His fantasy team was 6-0. He had just joined the office league this year. A seasoned veteran of fantasy, he had been carefully managing his roster and staying on top of everything. And the results were palpable. No one seemed able to stop him. The competition didn’t appear to be quite as strong as he was led to believe. He had this new league in the bag, so he thought, and with that, he began to ease off the pedal and focus more on his other leagues. Eight weeks and seven losses later, his office fantasy team now sits on the outside looking in after getting bounced in the first round of the league playoffs. Gone. Done. Finished. What in the world happened to that 6-0 fantasy team? How the hell did it fall apart so completely and dramatically? What went wrong? By his own admission, there was one reason, and one reason only, for his team’s remarkable collapse: complacency.

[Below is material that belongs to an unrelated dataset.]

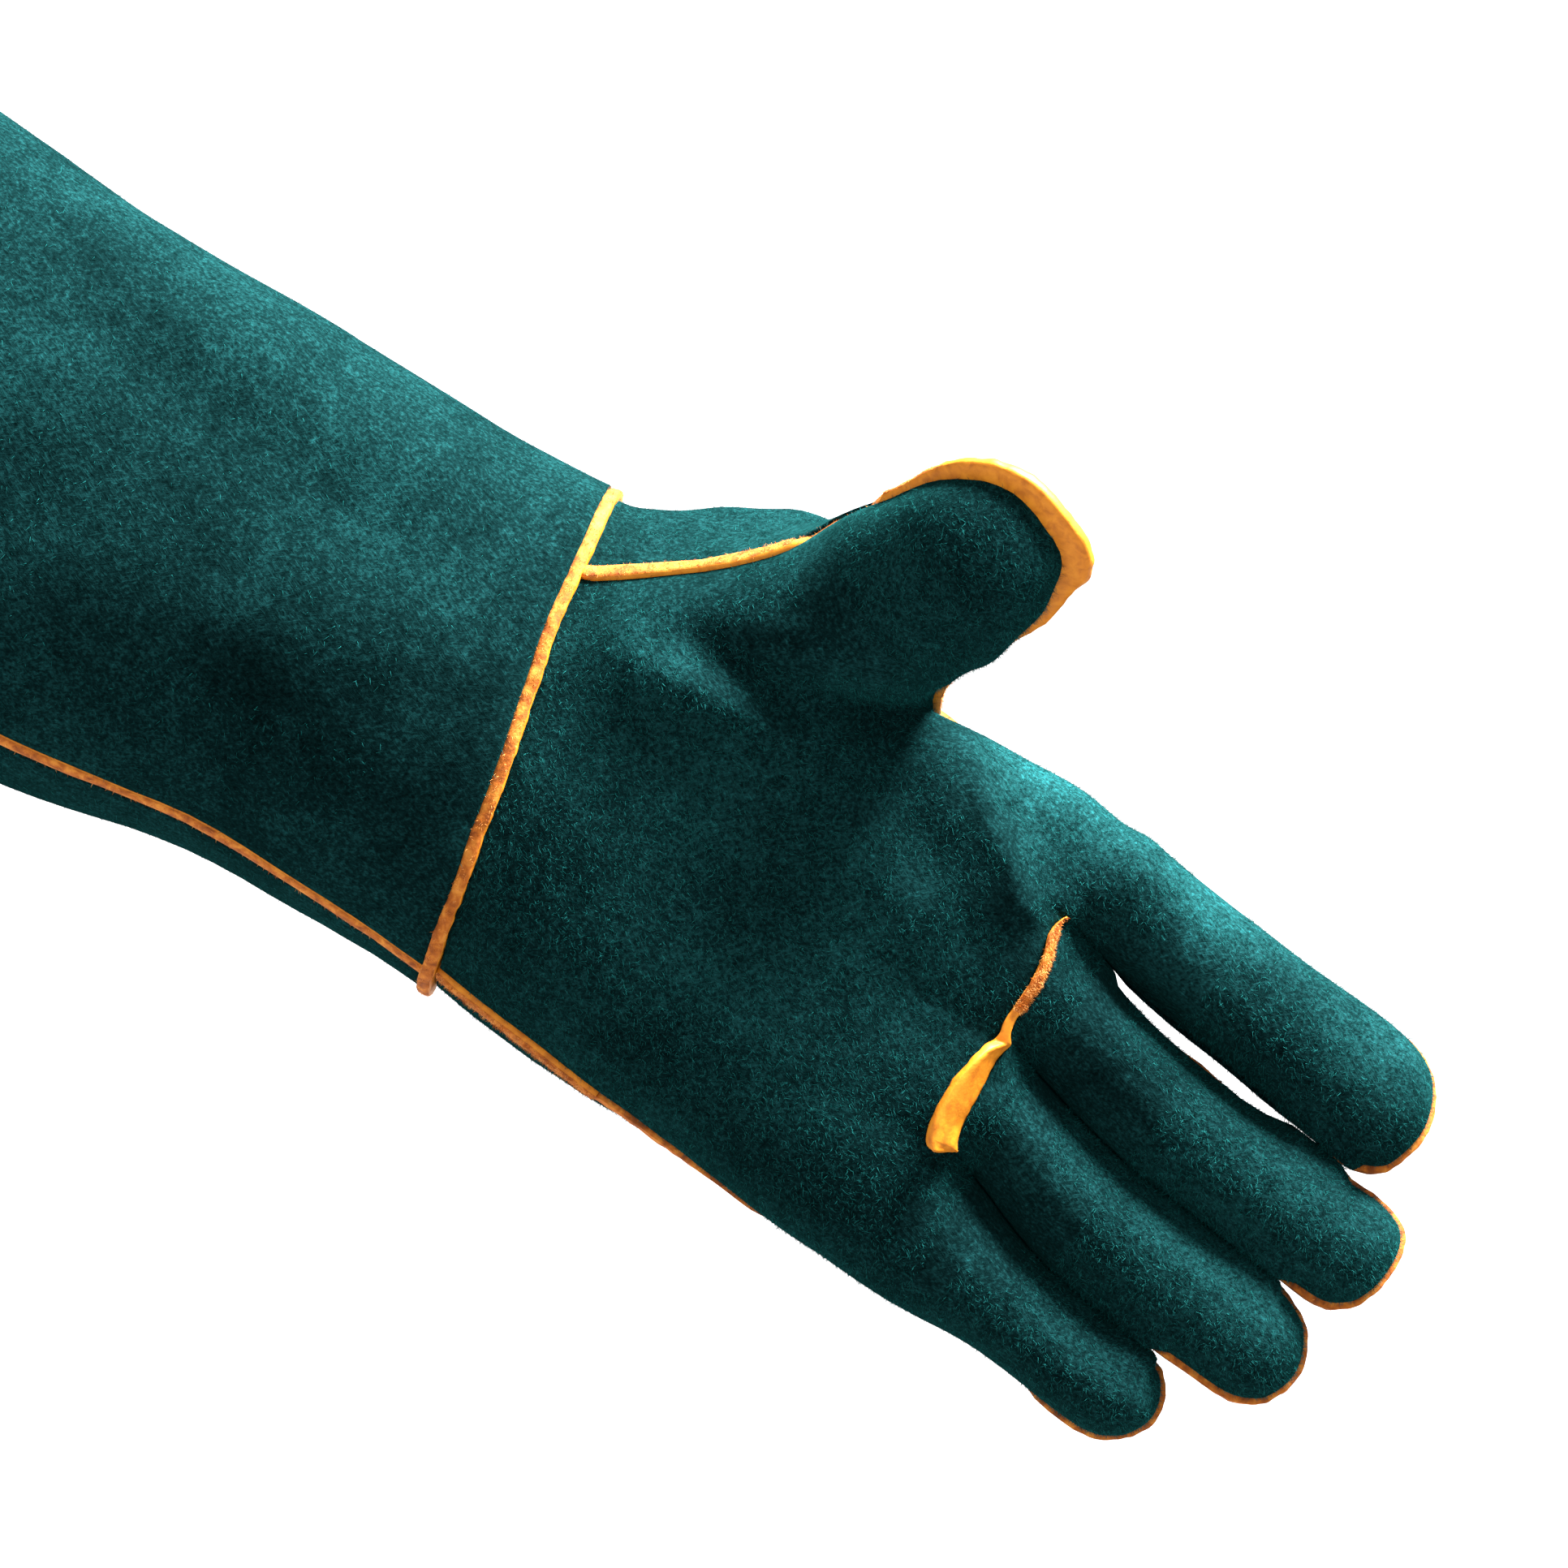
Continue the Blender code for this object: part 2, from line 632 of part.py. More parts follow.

Fantasy football is a very dynamic game. These days, the weekly intrigue of DFS play leaves season-long leagues looking like a boring jigsaw puzzle in comparison. But the traditional style of fantasy football is not as slow and antiquated as it might seem. The adjustments that need to be made in that format of play are not necessarily weekly, and often-times, they are more subtle and take more forethought than the approach taken to DFS. Did anyone out there drop Michael Thomas or Jordan Howard after a couple of weeks of play? If so, how unfortunate. You probably drafted them based on their preseason potential to make an impact by season’s end. And yet, some fantasy owners got complacent and quickly lost track of that train of thought, letting these players go just before they started making an impact. Injuries, player development, adjustments to offensive lines, and NFL trades, among other changes throughout the season, can significantly affect your fantasy roster at any point in the season. The prudent owner stays on top of these changes and continually assesses and re-assesses their players all season long.
Complacency is sometimes just a brief hiccup in our efforts to succeed. Sadly, it is more often indicative of either hubris or perennial disease. The former can be temporary in nature; it is normal to get caught up in your own success and believe you’ve got it made without the need for much additional effort. The latter is more insidious, and indicative of shallow standards, habitual procrastination, and a recurring belief that you can obtain what you want without paying the price for it. And it is sometimes furthered by one’s initial success when taking that approach. The harsh reality is that, in the end, we reap what we sow. If you aren’t willing to put in the time and effort it takes to succeed, it will eventually turn around and bite you in the ass. To win with skill and effort is to be successful. To win with no skill and no effort is to be lucky. To lose with skill and effort is to be unfortunate. To lose with skill and no effort is to be complacent.
In life or fantasy, if you want to make something of yourself, get your shit together. There is little room for complacency.